We use time monsters as busy work so that we don’t have time to do our creative work. In that way we can let ourselves off the hook because, after all, we just don’t have time for our creative work and ourselves. We are just too busy taking care of everyone else, and doing that paperwork, and getting through that stack of magazines. In other words, we are too busy lying to ourselves so that we don’t have to take the risk of actually getting to work and putting ourselves to the test. 

There are many habits you can incorporate into your life to take time back you’re your personal monsters. Learn to love waiting. When I am at the doctor’s office, or waiting to pick up a prescription, or a hundred other small waits in my week, I pull out my journal or my sketchbook. In those stolen moments I get a lot done.

Don’t let inspiration pass. No matter what is happening – if the baby is screaming, the dishwasher is overflowing, or the phone is ringing – take time to write it down. Well, okay, if the baby is screaming over something life threatening you can deal with them first. But otherwise, write it down. You won’t remember.

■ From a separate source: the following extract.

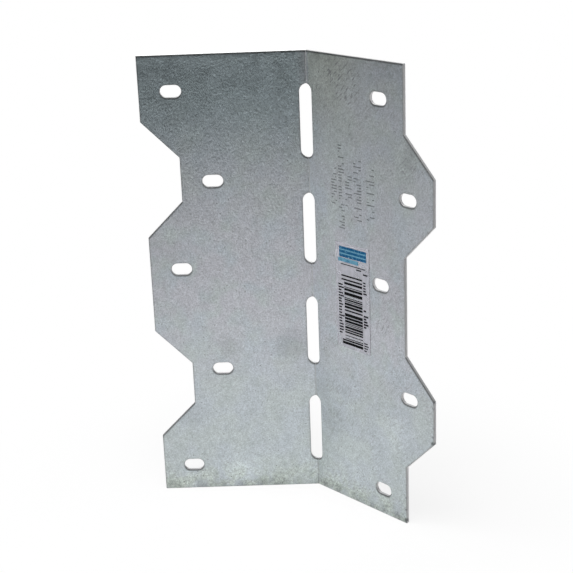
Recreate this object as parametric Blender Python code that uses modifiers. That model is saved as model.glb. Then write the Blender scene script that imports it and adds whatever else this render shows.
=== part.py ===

You know you won’t. Make it easy for yourself. Buy small pads of paper and keep them in every room of the house.

Finally, do just one wonderfully creative thing each day. Flex your creative muscles by doing something new. Rearrange the furniture. Cut the kid’s sandwiches in the shape of flowers. Write a poem for the company newsletter. Do something everyday, no matter how small. If you change the course of a boat by one degree, the passengers will not feel the change but within minutes the course they were on will have dramatically altered. Choosing to live your life more creatively is like that. Little changes have big effects.